* [Collected data]:
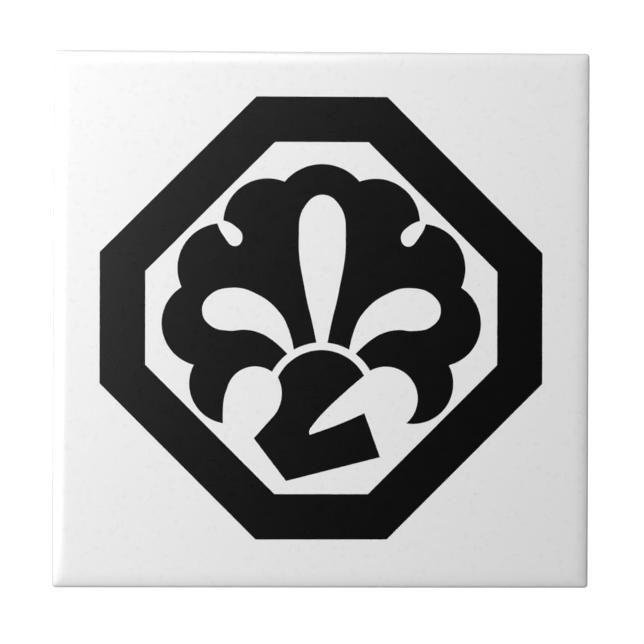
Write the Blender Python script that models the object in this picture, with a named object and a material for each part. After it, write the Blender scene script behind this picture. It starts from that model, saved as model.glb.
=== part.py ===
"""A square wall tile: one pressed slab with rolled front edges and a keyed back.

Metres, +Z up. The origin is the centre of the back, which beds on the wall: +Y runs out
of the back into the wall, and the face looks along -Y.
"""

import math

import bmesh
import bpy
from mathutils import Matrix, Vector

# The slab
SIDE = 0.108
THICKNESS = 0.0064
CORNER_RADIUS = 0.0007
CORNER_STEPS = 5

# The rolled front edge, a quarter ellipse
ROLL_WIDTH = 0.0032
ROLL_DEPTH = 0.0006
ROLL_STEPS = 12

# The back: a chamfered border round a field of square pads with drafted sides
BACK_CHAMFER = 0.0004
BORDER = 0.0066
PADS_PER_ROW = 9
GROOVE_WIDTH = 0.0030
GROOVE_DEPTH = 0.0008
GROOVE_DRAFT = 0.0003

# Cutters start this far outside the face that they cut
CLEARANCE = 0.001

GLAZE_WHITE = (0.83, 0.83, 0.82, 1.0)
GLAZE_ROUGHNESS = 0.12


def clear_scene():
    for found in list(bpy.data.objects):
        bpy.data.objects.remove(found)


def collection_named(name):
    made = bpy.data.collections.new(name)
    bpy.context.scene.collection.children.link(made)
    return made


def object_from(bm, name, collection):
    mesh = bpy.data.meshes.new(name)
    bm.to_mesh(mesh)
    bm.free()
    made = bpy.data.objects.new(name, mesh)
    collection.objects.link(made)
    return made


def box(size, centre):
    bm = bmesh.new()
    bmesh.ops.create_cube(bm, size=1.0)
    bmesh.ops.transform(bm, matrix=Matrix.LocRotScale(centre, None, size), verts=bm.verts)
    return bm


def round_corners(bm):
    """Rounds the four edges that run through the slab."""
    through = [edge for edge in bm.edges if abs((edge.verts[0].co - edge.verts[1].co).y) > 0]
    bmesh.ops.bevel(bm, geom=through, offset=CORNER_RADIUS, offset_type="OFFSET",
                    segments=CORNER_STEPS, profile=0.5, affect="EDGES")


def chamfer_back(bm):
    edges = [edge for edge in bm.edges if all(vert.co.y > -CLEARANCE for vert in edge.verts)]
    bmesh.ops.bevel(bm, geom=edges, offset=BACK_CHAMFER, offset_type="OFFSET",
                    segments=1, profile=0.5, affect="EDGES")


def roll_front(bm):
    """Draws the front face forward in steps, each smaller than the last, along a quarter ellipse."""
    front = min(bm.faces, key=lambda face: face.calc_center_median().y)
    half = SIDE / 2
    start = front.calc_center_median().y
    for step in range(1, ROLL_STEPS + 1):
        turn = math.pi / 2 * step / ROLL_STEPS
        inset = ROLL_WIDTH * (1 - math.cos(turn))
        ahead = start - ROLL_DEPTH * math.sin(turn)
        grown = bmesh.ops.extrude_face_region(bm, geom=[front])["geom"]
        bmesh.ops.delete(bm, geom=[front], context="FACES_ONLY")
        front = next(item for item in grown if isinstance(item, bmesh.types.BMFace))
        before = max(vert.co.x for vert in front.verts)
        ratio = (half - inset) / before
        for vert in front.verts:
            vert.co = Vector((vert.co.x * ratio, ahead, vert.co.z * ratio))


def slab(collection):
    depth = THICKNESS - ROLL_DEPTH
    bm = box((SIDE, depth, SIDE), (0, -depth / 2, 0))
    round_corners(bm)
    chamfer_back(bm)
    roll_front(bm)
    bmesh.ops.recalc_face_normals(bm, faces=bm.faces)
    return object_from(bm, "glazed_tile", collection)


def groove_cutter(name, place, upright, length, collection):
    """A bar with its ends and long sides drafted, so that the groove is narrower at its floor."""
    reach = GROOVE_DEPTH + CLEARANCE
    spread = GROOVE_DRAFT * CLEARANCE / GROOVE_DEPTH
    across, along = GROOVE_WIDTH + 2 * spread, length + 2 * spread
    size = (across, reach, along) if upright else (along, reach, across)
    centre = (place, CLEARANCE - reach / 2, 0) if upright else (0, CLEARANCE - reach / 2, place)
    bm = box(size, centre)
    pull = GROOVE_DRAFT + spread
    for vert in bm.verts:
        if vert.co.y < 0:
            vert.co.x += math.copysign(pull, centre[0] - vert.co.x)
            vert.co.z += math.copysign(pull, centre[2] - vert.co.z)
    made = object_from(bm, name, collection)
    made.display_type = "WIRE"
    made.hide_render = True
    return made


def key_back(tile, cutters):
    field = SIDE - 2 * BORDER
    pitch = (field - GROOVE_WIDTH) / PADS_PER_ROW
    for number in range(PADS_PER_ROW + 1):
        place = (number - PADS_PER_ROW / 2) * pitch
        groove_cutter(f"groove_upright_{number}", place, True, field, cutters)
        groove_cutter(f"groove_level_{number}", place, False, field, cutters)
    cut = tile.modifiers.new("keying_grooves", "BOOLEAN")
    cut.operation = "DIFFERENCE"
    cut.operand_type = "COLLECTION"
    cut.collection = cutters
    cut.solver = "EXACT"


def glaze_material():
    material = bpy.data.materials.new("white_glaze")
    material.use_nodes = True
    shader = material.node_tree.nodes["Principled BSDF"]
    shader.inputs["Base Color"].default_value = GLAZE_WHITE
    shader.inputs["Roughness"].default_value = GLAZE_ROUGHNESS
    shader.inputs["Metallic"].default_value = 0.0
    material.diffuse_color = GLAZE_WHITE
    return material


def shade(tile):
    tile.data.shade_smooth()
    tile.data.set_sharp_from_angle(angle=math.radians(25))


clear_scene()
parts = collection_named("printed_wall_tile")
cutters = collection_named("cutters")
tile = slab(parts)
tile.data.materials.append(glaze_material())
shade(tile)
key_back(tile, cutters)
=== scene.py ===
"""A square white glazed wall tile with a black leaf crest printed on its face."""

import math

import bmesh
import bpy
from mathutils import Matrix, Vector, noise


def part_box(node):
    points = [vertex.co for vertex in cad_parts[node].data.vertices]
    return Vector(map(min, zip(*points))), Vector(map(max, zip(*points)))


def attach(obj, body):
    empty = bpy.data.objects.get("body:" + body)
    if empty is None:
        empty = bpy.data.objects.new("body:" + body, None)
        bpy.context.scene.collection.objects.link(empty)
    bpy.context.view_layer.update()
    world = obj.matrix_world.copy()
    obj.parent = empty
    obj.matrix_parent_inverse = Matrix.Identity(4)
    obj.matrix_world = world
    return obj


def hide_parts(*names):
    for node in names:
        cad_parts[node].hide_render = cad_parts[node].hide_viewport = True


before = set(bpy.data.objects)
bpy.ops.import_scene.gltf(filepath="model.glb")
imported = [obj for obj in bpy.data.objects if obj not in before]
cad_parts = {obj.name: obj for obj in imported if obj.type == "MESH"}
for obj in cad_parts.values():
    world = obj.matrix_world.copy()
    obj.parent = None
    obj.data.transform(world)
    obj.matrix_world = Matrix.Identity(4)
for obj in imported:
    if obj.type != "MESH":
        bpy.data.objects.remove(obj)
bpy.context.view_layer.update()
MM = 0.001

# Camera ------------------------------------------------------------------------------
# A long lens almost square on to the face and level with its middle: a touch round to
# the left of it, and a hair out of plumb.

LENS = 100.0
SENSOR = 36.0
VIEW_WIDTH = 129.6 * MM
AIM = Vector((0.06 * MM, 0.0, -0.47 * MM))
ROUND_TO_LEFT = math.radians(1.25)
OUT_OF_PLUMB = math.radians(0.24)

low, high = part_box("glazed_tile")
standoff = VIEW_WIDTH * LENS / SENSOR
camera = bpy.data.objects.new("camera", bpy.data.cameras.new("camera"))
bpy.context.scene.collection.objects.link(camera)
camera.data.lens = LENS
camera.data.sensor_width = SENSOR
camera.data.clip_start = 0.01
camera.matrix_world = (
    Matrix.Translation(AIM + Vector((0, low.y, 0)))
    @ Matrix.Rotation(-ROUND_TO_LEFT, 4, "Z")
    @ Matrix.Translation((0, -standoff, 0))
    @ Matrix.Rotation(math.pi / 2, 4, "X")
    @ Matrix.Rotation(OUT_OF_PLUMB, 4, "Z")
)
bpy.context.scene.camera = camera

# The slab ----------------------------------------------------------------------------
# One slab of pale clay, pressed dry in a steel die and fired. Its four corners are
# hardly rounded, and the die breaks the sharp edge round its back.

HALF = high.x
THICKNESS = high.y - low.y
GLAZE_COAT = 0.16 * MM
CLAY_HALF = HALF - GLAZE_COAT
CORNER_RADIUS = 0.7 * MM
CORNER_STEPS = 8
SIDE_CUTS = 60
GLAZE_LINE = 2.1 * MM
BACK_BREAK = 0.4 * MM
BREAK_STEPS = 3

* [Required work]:
Look above for the line that contains "material.diffuse_color = GLAZE_WHITE". Starting there, transcribe every line exactly until you have copied the line that contains "cad_parts[node].hide_render = cad_parts[node].hide_viewport".

* [Exercise solution]:
    material.diffuse_color = GLAZE_WHITE
    return material


def shade(tile):
    tile.data.shade_smooth()
    tile.data.set_sharp_from_angle(angle=math.radians(25))


clear_scene()
parts = collection_named("printed_wall_tile")
cutters = collection_named("cutters")
tile = slab(parts)
tile.data.materials.append(glaze_material())
shade(tile)
key_back(tile, cutters)
=== scene.py ===
"""A square white glazed wall tile with a black leaf crest printed on its face."""

import math

import bmesh
import bpy
from mathutils import Matrix, Vector, noise


def part_box(node):
    points = [vertex.co for vertex in cad_parts[node].data.vertices]
    return Vector(map(min, zip(*points))), Vector(map(max, zip(*points)))


def attach(obj, body):
    empty = bpy.data.objects.get("body:" + body)
    if empty is None:
        empty = bpy.data.objects.new("body:" + body, None)
        bpy.context.scene.collection.objects.link(empty)
    bpy.context.view_layer.update()
    world = obj.matrix_world.copy()
    obj.parent = empty
    obj.matrix_parent_inverse = Matrix.Identity(4)
    obj.matrix_world = world
    return obj


def hide_parts(*names):
    for node in names:
        cad_parts[node].hide_render = cad_parts[node].hide_viewport = True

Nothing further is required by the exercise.